Metralleta Pinti
Me lo descubrió Pere Pinyol a finales de los ochenta. Acababa de volver de Buenos Aires, sacó un casete de su zurrón y me dijo: “Has de escuchar esto”. Escuché, pasmado. Le dije: “¿Va a la velocidad correcta?”. “Sí, el gordo habla así”. Él era Enrique Pinti, el gran Pinti. Y, sí, hablaba como una metralleta y disparaba contra todo lo que se movía, a diestra y siniestra. Stand-up literal (aunque entonces no se utilizaba aquí ese término: era “monologuista”), pero el término inglés me viene bien ahora: alguien que se levanta porque no puede más y rompe a hablar. ¡Y cómo rompía! Pensé en Irene, la canción de Caetano Veloso: “Quero ver Irene dar sua risada”. Alguien me contó que Irene no era una chica, como todos creíamos, sino la metralleta de un cançaceiro. Enrique Pinti, metralleta riente. Había hecho de todo, me contó Pinyol. Había escrito muchísimo, comedias, teatro infantil, incluso guiones de historieta (la serie El mono relojero) para la revista Billiken, y luego de televisión, y libretos para su amigo Antonio Gasalla, otro grande, hasta que se lanzó a interpretar su propio material y acuñó un estilo inimitable. Yo me ponía aquel casete para pedalear en bicicleta estática y así recorrí grandes distancias, pero más de una vez estuve a punto de caerme al suelo de risa.
En 1984 llegó el bombazo de Salsa Criolla, una “saga histórico-musical” que iba desde el descubrimiento de América hasta el presente, y el presente era el fin de la dictadura, la llegada de Alfonsín al poder, y la inflación escalando la cota del 700%. Salsa Criolla era lo que mucha gente estaba esperando. Estuvo diez años en cartel: más de tres mil representaciones, con tres millones de espectadores. Y lo reestrenará, por cierto, el año próximo. Con aquel espectáculo, Pinti se convirtió en rotundo capocómico, que en Argentina no define, como en Italia, a una mezcla de gerente y director de compañía, sino a un rey de la comedia en cualquiera de sus formatos. Pinti ha triunfado como monologuista, pero también en la revista y el musical, con Los productores (otro gran éxito), Hairspray o Anything Goes.

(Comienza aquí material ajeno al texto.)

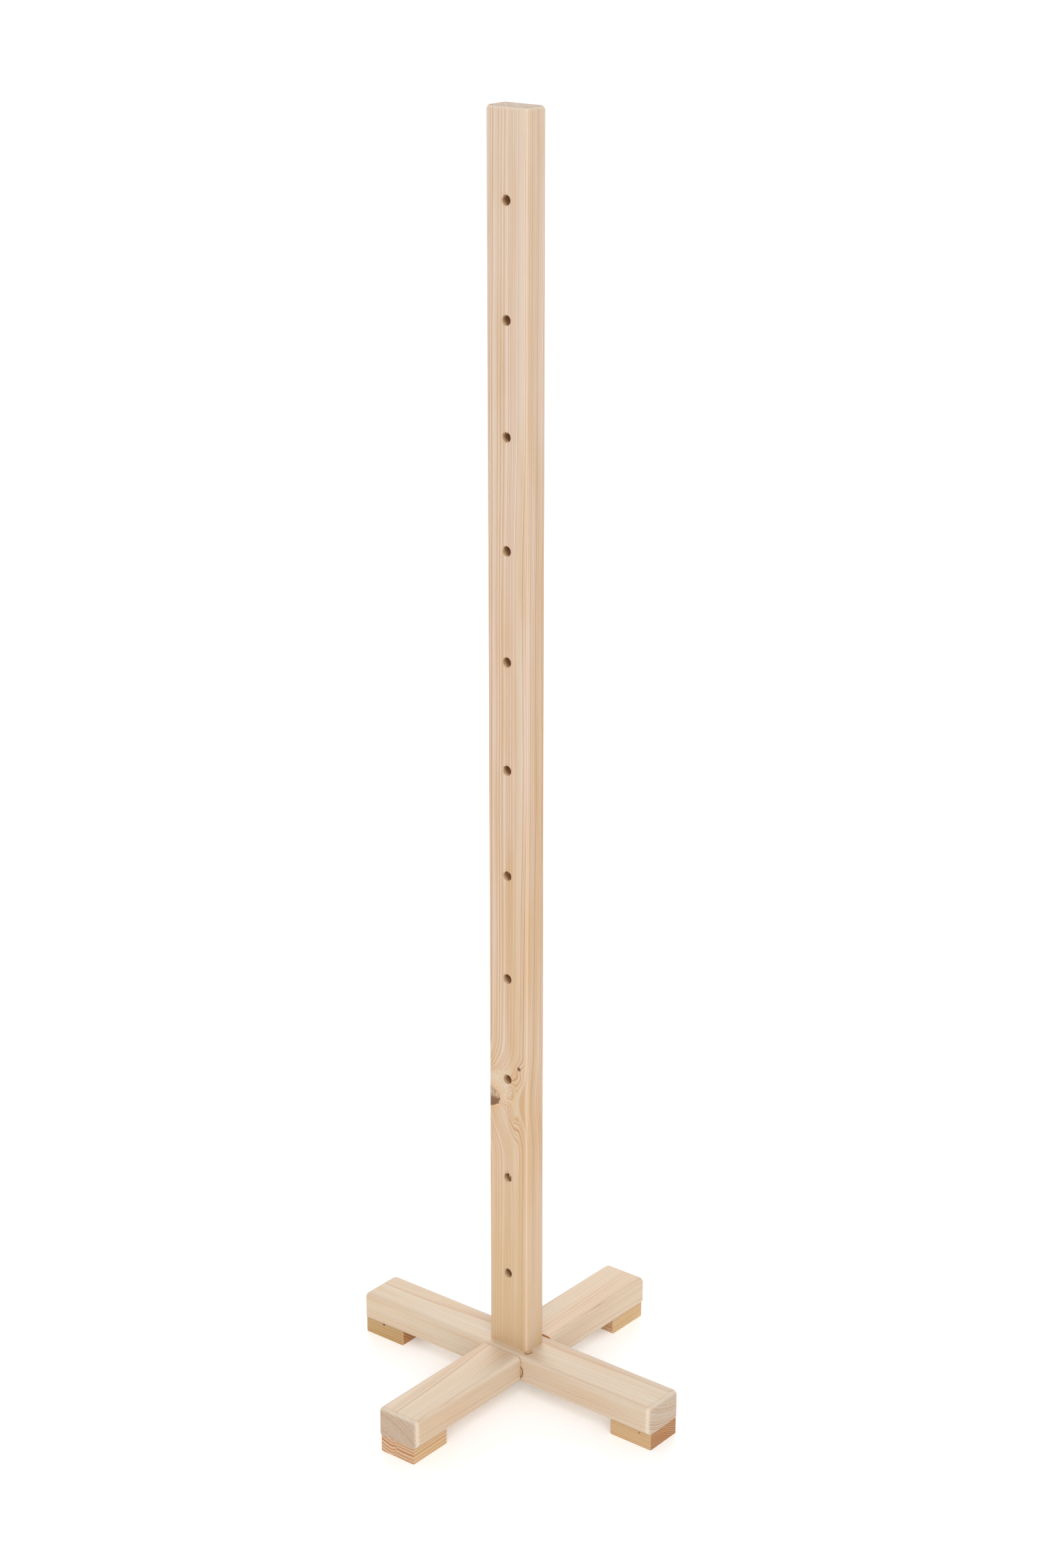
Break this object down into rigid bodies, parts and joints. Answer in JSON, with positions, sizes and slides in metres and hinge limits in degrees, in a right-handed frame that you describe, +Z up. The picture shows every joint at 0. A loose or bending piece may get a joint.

En cine me deslumbró como actor dramático en Perdido por perdido, donde interpretaba a Gerardo Matesutti, un policía retirado que trabajaba para una compañía de seguros, con un poderoso aire al Edward G. Robinson de (coincidencia de títulos) Perdición.
Tuve que esperar algunos años hasta verle en directo: Ariel Goldenberg le invitó a Madrid para el Festival de Otoño de 2002, y aterrizó en el Albéniz a lomos de la antológica (en doble sentido) Serenata argentina, de la que recuerdo un par de números magistrales: sus aventuras como dinosaurio en el mundo tecnológico y su Historia acelerada de Argentina para uso de taxistas españoles. La noticia es que el maestro ha vuelto a Madrid: esta noche y mañana podrán verle en los Teatros del Canal con Pinti recargado, “monólogo irónico, melancólico y malhablado” de ese “editorialista del humor” que dice lo que piensa y piensa lo que dice, que sigue imparable a sus 75 años, con el mismo cabreo y la misma lucidez. A algunos quizás les incomode lo de “malhablado”, pero sus vertiginosas y rítmicas ristras de venablos también son una forma de arte, y resuenan como alegres taponazos de champán. No se lo pierdan.